For Sanctuary's purposes, the 15-month Bybit update produces three operational lessons.
**First**, the early window matters. Of the funds that Tether froze, almost all were frozen within the first 30 days. The freeze rate dropped to near zero after that. Compliance teams at venues that receive Bybit-tainted deposits — directly or via THORChain — should expect Tether intervention if they alert within the first month, not after.
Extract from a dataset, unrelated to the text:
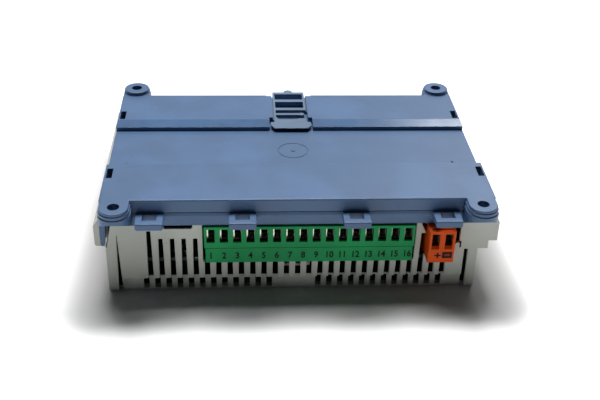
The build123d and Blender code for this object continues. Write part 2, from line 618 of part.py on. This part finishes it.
def varistors():
    discs = []
    for x in (50.5, 61.5):
        disc = Pos(x, -22.5, 20.5) * Rot(90, 0, 0) * Cylinder(5.0, 4)
        leads = [rod(x + dx, -22.5, MAIN_TOP, 18, 0.4) for dx in (-2.5, 2.5)]
        discs.append(disc + leads)
    return solids(discs)


def bus_socket():
    """Shielded modular jack on the back wall."""
    x0, x1 = BUS_X - BUS_HALF, BUS_X + BUS_HALF
    y_out = COVER_Y - 0.2
    shell = block(x0, x1, y_out - 16, y_out, MAIN_TOP + 0.3, MAIN_TOP + 13.5)
    return shell - block(x0 + 0.5, x1 - 0.5, y_out - 15.4, y_out + 1, MAIN_TOP + 0.8, MAIN_TOP + 13.0)


def bus_socket_insert():
    x0, x1 = BUS_X - BUS_HALF + 0.55, BUS_X + BUS_HALF - 0.55
    y_out = COVER_Y - 0.5
    body = block(x0, x1, y_out - 15.0, y_out, MAIN_TOP + 0.85, MAIN_TOP + 12.95)
    body -= block(BUS_X - 6, BUS_X + 6, y_out - 11, y_out + 1, MAIN_TOP + 3.0, MAIN_TOP + 10.2)
    body -= block(BUS_X - 3.1, BUS_X + 3.1, y_out - 11, y_out + 1, MAIN_TOP + 1.6, MAIN_TOP + 3.5)
    return body


def bus_contacts():
    wires = []
    y_out = COVER_Y - 0.5
    for i in range(8):
        x = BUS_X + (i - 3.5) * 1.02
        wires.append(prism_x([(y_out - 10.9, 23.6), (y_out - 10.9, 23.1), (y_out - 3.4, 19.6),
                              (y_out - 3.0, 20.0)], x - 0.2, x + 0.2))
    return solids(wires)


def logic_chip(x, y, width, depth, height=1.4):
    chip = block(x - width / 2, x + width / 2, y - depth / 2, y + depth / 2, LOGIC_TOP, LOGIC_TOP + height)
    return chamfer(chip.edges().group_by(Axis.Z)[-1], 0.2)


def memory_chips():
    return solids([logic_chip(-20, 12, 8, 14), logic_chip(-20, -6, 8, 14)])


def crystal():
    body = block(-60, -49, -2, 2.6, LOGIC_TOP, LOGIC_TOP + 3.4)
    return fillet(body.edges().filter_by(Axis.Z), 2.0)


def backup_capacitor():
    return Pos(-52, 22, LOGIC_TOP) * extrude(Circle(6.5), amount=5.0)


def jumper_link():
    """Tinned link on the underside of the main board, behind the middle louvres."""
    bar_low, bar_top = 8.6, 9.6
    x0, x1, leg = -6.6, 5.0, 0.8
    link = block(x0, x1, -42.4, -41.6, bar_low, bar_top)
    for left in (x0, x1 - leg):
        link += block(left, left + leg, -42.4, -41.6, bar_low, MAIN_Z)
    return link


def status_leds():
    return solids([block(x - 1.1, x + 1.1, LED_Y - 0.8, LED_Y + 0.8, 10.6, MAIN_Z) for x in LED_XS])


def write_parts():
    term = (TERM_X0, TERM_POLES, TERM_FRONT)
    power = (POWER_X0, POWER_POLES, POWER_FRONT)
    nodes = {
        "back_plate": back_plate(),
        "rail_latch": rail_latch(),
        "housing": housing(),
        "front_label": front_label(),
        "light_pipes": light_pipes(),
        "main_board": main_board(),
        "logic_board": logic_board(),
        "main_board_screws": pan_screws(MAIN_SCREWS, MAIN_TOP, 7.5),
        "logic_board_screws": pan_screws(LOGIC_SCREWS, LOGIC_TOP, 6.5),
        "board_spacers": board_spacers(),
        "board_connector": board_connector(),
        "board_connector_pins": board_connector_pins(),
        "terminal_plug": terminal_plug(),
        "terminal_clamps": clamp_cages(*term),
        "terminal_screws": clamp_screws(*term, 14.4),
        "terminal_contacts": plug_contacts(*term),
        "terminal_header": header_shell(*term),
        "terminal_header_pins": header_pins(*term),
        "power_plug": power_plug(),
        "power_clamps": clamp_cages(*power),
        "power_screws": clamp_screws(*power, 16.4),
        "power_contacts": plug_contacts(*power),
        "power_header": header_shell(*power),
        "power_header_pins": header_pins(*power),
        "transformer_core": transformer_core(),
        "transformer_bobbin": transformer_bobbin(),
        "capacitors": capacitors(),
        "fuse_tube": fuse(),
        "fuse_caps": fuse_caps(),
        "fuse_clips": fuse_clips(),
        "output_relays": relays(),
        "optocouplers": optocouplers(),
        "regulator": regulator(),
        "regulator_heatsink": heatsink(),
        "varistors": varistors(),
        "bus_socket_shell": bus_socket(),
        "bus_socket_insert": bus_socket_insert(),
        "bus_socket_contacts": bus_contacts(),
        "microcontroller": logic_chip(-38, 6, 14, 14),
        "memory_chips": memory_chips(),
        "crystal": crystal(),
        "backup_capacitor": backup_capacitor(),
        "status_leds": status_leds(),
        "jumper_link": jumper_link(),
    }
    os.makedirs("parts", exist_ok=True)
    for name, shape in nodes.items():
        export_step(shape, f"parts/{name}.step")


write_parts()
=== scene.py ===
import json
import math

import bpy
from mathutils import Matrix, Vector


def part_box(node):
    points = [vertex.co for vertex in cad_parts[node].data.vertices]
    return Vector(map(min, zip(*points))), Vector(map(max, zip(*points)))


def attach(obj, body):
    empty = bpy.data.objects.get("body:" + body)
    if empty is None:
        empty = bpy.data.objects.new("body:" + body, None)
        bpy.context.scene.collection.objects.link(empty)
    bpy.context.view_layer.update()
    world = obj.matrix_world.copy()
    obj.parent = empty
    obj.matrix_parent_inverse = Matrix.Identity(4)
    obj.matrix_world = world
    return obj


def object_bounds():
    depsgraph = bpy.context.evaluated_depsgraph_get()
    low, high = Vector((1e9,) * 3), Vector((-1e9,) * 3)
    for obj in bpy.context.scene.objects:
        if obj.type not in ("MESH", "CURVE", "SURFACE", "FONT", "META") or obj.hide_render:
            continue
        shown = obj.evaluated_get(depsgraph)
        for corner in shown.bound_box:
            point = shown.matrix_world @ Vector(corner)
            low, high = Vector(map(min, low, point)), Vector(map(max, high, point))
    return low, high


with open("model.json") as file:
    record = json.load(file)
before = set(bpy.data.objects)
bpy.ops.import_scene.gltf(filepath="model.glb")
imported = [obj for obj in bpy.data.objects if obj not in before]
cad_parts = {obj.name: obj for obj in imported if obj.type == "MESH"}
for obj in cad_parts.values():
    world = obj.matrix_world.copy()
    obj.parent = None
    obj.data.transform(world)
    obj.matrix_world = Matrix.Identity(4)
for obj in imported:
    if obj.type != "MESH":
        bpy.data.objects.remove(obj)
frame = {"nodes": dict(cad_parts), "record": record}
cad_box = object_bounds()
MM = 0.001

# ---- camera ------------------------------------------------------------------------
CAMERA_AT = Vector((-22.54, -344.91, 230.53)) * MM
CAMERA_YAW, CAMERA_PITCH, CAMERA_ROLL = (math.radians(a) for a in (4.323, -32.221, 1.855))
CAMERA_LENS = 56.57

# ---- plastics, as linear colours -----------------------------------------------------
BLUE = (0.056, 0.125, 0.256)
BLUE_WORN = (0.26, 0.34, 0.47)
LATCH_BLUE = (0.114, 0.180, 0.281)
GREY = (0.50, 0.527, 0.474)
GREY_WORN = (0.64, 0.66, 0.61)
GREEN = (0.012, 0.300, 0.092)
GREEN_WORN = (0.07, 0.42, 0.19)
ORANGE = (0.66, 0.072, 0.002)
ORANGE_WORN = (0.80, 0.18, 0.03)
INK = (0.004, 0.007, 0.006)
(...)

**Second**, the Chinese OTC layer is not screenable. Sanctuary tags BTC addresses with `chinese_otc_cluster` based on TRM and Elliptic clustering, but the tag does not extend into off-chain CNY positions. Once funds reach the CMLN cash layer, on-chain attribution stops mattering for recovery purposes; it continues mattering only for forward-flow risk (any new on-chain inflows from CMLN-attributed wallets should be screened).
**Third**, the THORChain rail is a permanent feature. THORChain's legal status may eventually change, but for compliance-screening purposes today, THORChain inflows should be screened at the cluster level. Sanctuary's tag `thorchain_inflow_high_risk_origin` applies to inflows that trace within seven hops to designated origin clusters.
A $1.5 billion theft, fifteen months later, produces $19 million in Tether freezes, $30 million in bounty-driven recovery, and $280 million genuinely beyond reach.
The chain is public. The cash-out is not. State-actor laundering with Chinese OTC exit routes is the structural limit of on-chain forensics in 2026.
For Bybit specifically: the reserves are restored, the customers are whole, the operational impact has been absorbed. For the industry: the Bybit case is the case study for how much of a major state-actor theft is actually recoverable. The answer, fifteen months in, is approximately 3 percent.
Screen the wallets that remain in scope. The ones that aren't, aren't.